Enterprise data centers face mounting pressure from workloads that demand both massive throughput and microsecond-level latency. AI training, real-time analytics, and transaction processing systems generate I/O patterns that traditional storage protocols simply can't accommodate. Legacy protocols designed for spinning disks create artificial bottlenecks that prevent modern flash storage from delivering its full potential.
This is where NVMe over Fabrics (NVMe-oF) comes in. NVMe-oF extends the high-performance NVMe protocol beyond individual server chassis, enabling networked storage that performs like direct-attached drives. The protocol delivers dramatically lower latency, higher throughput, and more efficient CPU utilization than iSCSI, SAS, or traditional Fibre Channel implementations.
NVMe over Fabrics is a network protocol extension that enables NVMe commands to transfer data between hosts and solid-state storage across Ethernet, Fibre Channel, or InfiniBand networks. By maintaining the massive parallelism and efficiency of local NVMe while adding fabric connectivity, NVMe-oF eliminates the performance penalties that have historically separated networked storage from direct-attached flash.
For organisations running AI workloads, latency-sensitive databases, or high-performance computing applications, NVMe-oF represents a fundamental shift. This article examines how the protocol works, compares three transport options, and provides guidance for selecting the right implementation for enterprise environments.
When NVM Express, Inc. released the original NVMe specification in March 2011, it focused exclusively on local PCIe-attached storage. The protocol's efficiency—supporting 64,000 command queues with up to 64,000 commands per queue—made flash storage dramatically faster than SATA or SAS interfaces could support.
But this performance remained trapped inside individual servers.
The NVMe-oF 1.0 specification, released in June 2016, extended NVMe's efficiency to networked storage with RDMA transport support. In 2019, version 1.1 added TCP transport, enabling deployment over standard Ethernet infrastructure without specialized hardware. NVMe 2.0 in 2021 introduced Zoned Namespaces and enhanced management features, positioning NVMe-oF as a complete enterprise fabric solution.
Today, the protocol has moved from emerging technology to production standard, particularly in environments where storage performance directly impacts business outcomes.
Before NVMe-oF, enterprise storage networks relied on three primary connection types, each designed for an earlier generation of storage media.
iSCSI encapsulates SCSI commands within TCP/IP packets, allowing storage to flow over standard Ethernet networks. While iSCSI democratized networked storage by eliminating the need for specialized Fibre Channel infrastructure, it carries significant overhead. The protocol stack involves multiple layers of processing—SCSI translation, TCP segmentation, IP routing—that introduce latency and consume CPU cycles.
SAS uses point-to-point serial connections to transfer SCSI commands over dedicated cables, with speeds up to 22.5Gbps. But even at peak speeds, it can't fully utilize the random I/O capabilities of modern NVMe SSDs. The protocol's command queuing depth—far shallower than NVMe's 64,000 queues—creates artificial limits on parallel operations.
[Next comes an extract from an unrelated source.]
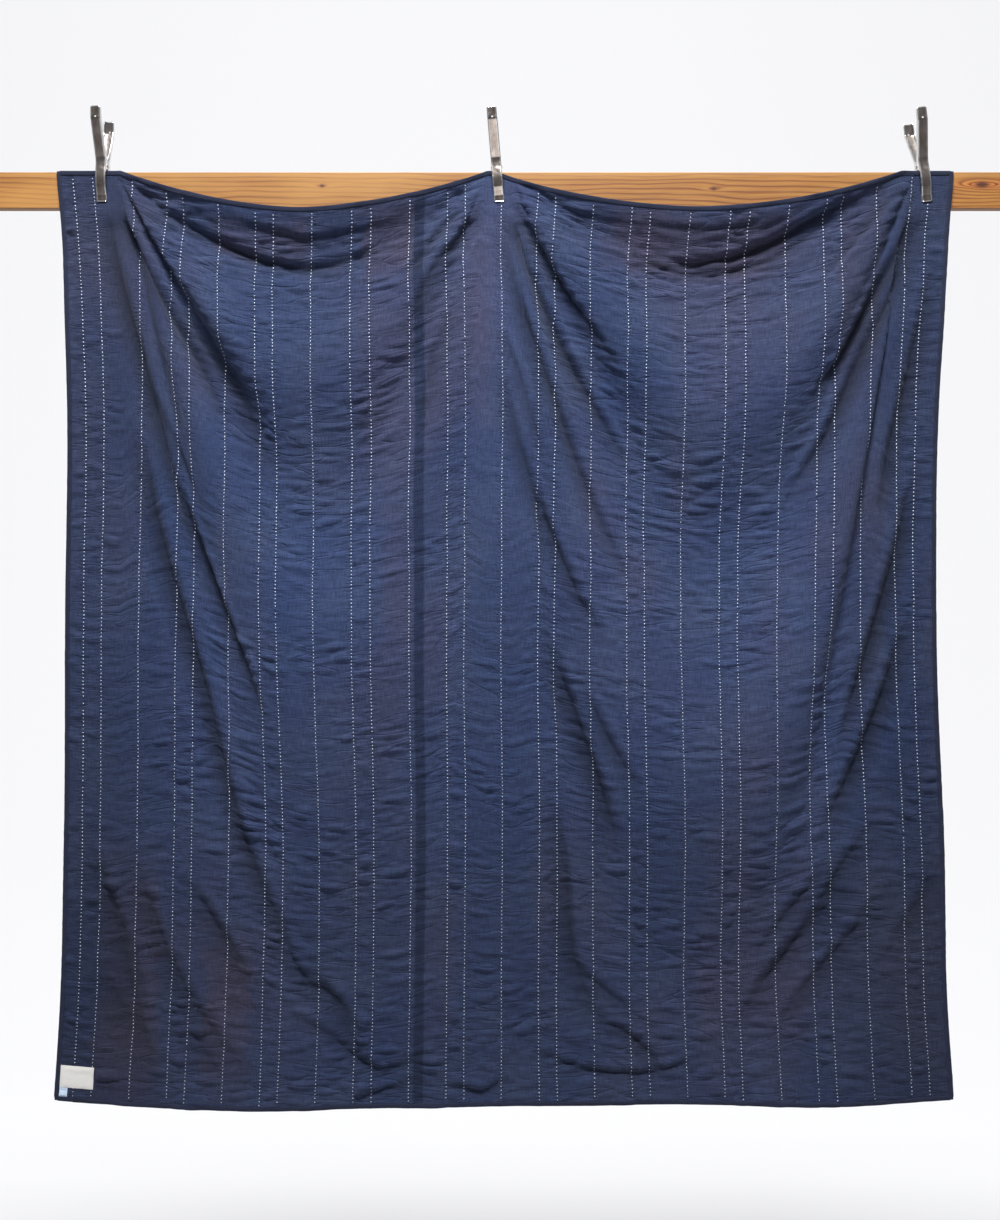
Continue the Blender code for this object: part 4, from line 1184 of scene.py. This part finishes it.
def build_spring(name, row, material):
    """A coil of round wire about the pin, with a leg up the inside of each handle."""
    long = (2 * SPRING_WIRE_R + GAP) * SPRING_TURNS
    z = PIVOT_Z - JAW_Z
    points = []
    steps = round(24 * SPRING_TURNS)
    for k in range(steps + 1):
        u = k / steps
        angle = math.pi + math.tau * SPRING_TURNS * u
        points.append(((u - 0.5) * long, SPRING_R * math.cos(angle), z + SPRING_R * math.sin(angle)))
    for side, lean in ((-1, row["front"]), (1, row["rear"])):
        sections = arm_sections(lean)
        web = np.interp(SPRING_LEG_UP, table(sections, "up"), table(sections, "out")) + jaws_opened(row)
        reach = web - STEEL - SPRING_WIRE_R / math.cos(math.radians(row["rear"])) - GAP
        foot = points[0] if side < 0 else points[-1]
        leg = [(foot[0], side * (SPRING_R + (reach - SPRING_R) * u), z + SPRING_LEG_UP * u)
               for u in (0.15, 0.5, 1.0)]
        points = leg[::-1] + points if side < 0 else points + leg
    curve = bpy.data.curves.new(name, "CURVE")
    curve.dimensions = "3D"
    curve.bevel_depth = SPRING_WIRE_R
    curve.bevel_resolution = 3
    curve.use_fill_caps = True
    spline = curve.splines.new("POLY")
    spline.points.add(len(points) - 1)
    for point, at in zip(spline.points, points):
        point.co = (*at, 1.0)
    wire = link(name, curve)
    mesh = solid_mesh(wire)
    bpy.data.objects.remove(wire)
    mesh.shade_smooth()
    spring = link(name, mesh, material)
    place_clamp(spring, row)
    return spring


def build_clamp(row, pressed, wire):
    node = "clamp_" + row["name"]
    for side, arm in ((-1, "_front_arm"), (1, "_rear_arm")):
        adopt(build_arm(node + arm + "_steel", row, side, pressed), "clamp_steel", node + arm)
    adopt(build_spring(node + "_spring_wire", row, wire), "spring_steel", node + "_spring")
    dress_node(node + "_pin", wire)


# -------- rail, stage
def dress_node(name, material):
    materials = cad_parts[name].data.materials
    materials.clear()
    materials.append(material)


def make_camera():
    data = bpy.data.cameras.new("photo camera")
    data.sensor_fit = "VERTICAL"
    data.sensor_height = SENSOR_HEIGHT
    data.lens = FOCAL_PIXELS / PHOTO_HEIGHT * SENSOR_HEIGHT
    camera = link("photo camera", data)
    camera.location = CAMERA_AT
    camera.rotation_euler = (math.radians(90), 0, 0)
    bpy.context.scene.camera = camera


def area_light(name, at, aim, width, height, power):
    data = bpy.data.lights.new(name, "AREA")
    data.shape = "RECTANGLE"
    data.size, data.size_y = width, height
    data.energy = power
    light = link(name, data)
    light.location = at
    light.rotation_euler = (Vector(aim) - Vector(at)).to_track_quat("-Z", "Y").to_euler()


def make_stage():
    """A white wall far behind the quilt that sweeps into a pale floor below the view."""
    paint = Shader("white backdrop", 0.9)
    wall_y, wall_top, floor_z, bend, far = 4.2, 5.0, -3.4, 1.2, 200.0
    place = paint.parts(paint.place())
    behind = paint.stretched(place[1], 0.3, 2.2)
    paint.colour(paint.mix(behind, (0.60, 0.60, 0.61), (0.12, 0.12, 0.125)))
    glow = paint.multiply(behind, paint.stretched(place[2], floor_z, 2.0, 0.82, 0.77))
    paint.surfaced({"Emission Color": (0.985, 0.985, 1.0, 1.0), "Emission Strength": glow})
    profile = [(wall_y, wall_top)]
    for k in range(13):
        angle = math.radians(7.5 * k)
        profile.append((wall_y - bend * (1 - math.cos(angle)), floor_z + bend - bend * math.sin(angle)))
    profile.append((-far, floor_z))
    points = np.array([(x, y, z) for x in (-far, far) for y, z in profile])
    mesh_from("backdrop", points, grid_faces(2, len(profile))[:, ::-1], paint.material)


def make_light():
    """Soft light from above, a dimmer room below, and a reflector low behind the camera."""
    world = bpy.data.worlds.new("studio")
    bpy.context.scene.world = world
    sky = Nodes(world)
    height = sky.parts(sky.place("Generated"))[2]
    sky.fill(sky.tree.nodes["Background"], {
        "Color": (0.84, 0.86, 0.92, 1.0), "Strength": sky.stretched(height, -0.3, 0.7, 0.10, 0.36)})
    bpy.context.scene.view_settings.view_transform = "Standard"
    area_light("key", (-0.3, -2.8, 4.5), (0.0, 0.0, -0.9), 2.8, 0.9, 860)
    area_light("reflector", (0.0, -5.6, -1.9), (0.0, 0.0, -0.5), 1.5, 1.6, 12)


# -------- the whole
def main():
    make_camera()
    make_light()
    make_stage()
    dress_node("rail", pine())

    cloth = Cloth()
    pressed, wire = pressed_steel(), spring_steel()
    for row in CLAMPS:
        build_clamp(row, pressed, wire)
    face_cotton = quilt_cotton("quilt cotton")
    back_cotton = quilt_cotton("quilt back cotton", warm_share=0.6)
    thread = thread_cotton("pale thread", (0.82, 0.89, 0.98), (0.60, 0.67, 0.78), 0.62)
    dark_thread = thread_cotton("navy thread", (0.030, 0.036, 0.070), (0.014, 0.018, 0.040))
    edges = (0.0, *SEAMS, QUILT_WIDTH)
    names = ("quilt_front_left", "quilt_front_middle", "quilt_front_right")
    panels = [
        build_front_panel(cloth, name, start, end, face_cotton)
        for name, start, end in zip(names, edges, edges[1:])]
    back = build_back(cloth, back_cotton)
    front_stitch = build_running_stitch(cloth, "running_stitch_front", 1, thread)
    back_stitch = build_running_stitch(cloth, "running_stitch_back", -1, thread)
    binding = build_binding(cloth, binding_cotton())
    binding_stitch = build_binding_stitch(cloth, dark_thread)

    off_white = label_cotton("label cotton", (0.71, 0.69, 0.66), (0.63, 0.61, 0.585))
    label_thread = thread_cotton("label thread", (0.60, 0.58, 0.55), (0.46, 0.44, 0.42))
    pale_blue = label_cotton("tab cotton", (0.50, 0.60, 0.74), (0.40, 0.50, 0.64))
    label_left, label_right, label_top, label_foot = LABEL_SIDES
    tab_right, tab_foot = 0.031, QUILT_LENGTH - BINDING_WIDTH - 0.0008
    tab_sides = (label_left, tab_right, label_foot + GAP, tab_foot)
    label = patch_of_cloth(cloth, "label_cloth", LABEL_SIDES, off_white, "label_cotton", "label")
    tab = patch_of_cloth(cloth, "label_tab_cloth", tab_sides, pale_blue, "tab_cotton", "label_tab")
    label_stitch = build_label_stitch(cloth, LABEL_SIDES, label_thread)


main()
Fibre Channel transports SCSI commands over fiber optic or copper cables, operating at speeds from 8Gbps to 64Gbps in modern implementations. The protocol has dominated enterprise storage area networks for decades due to its reliability and performance.
But FCP still carries SCSI overhead. Each I/O operation requires translating NVMe commands to SCSI, transmitting them over FC, then translating back to NVMe at the storage array. This translation layer adds latency and complexity that newer protocols eliminate.
NVMe-oF maintains strong protocol consistency with local NVMe while adding the network extensions necessary for fabric operation.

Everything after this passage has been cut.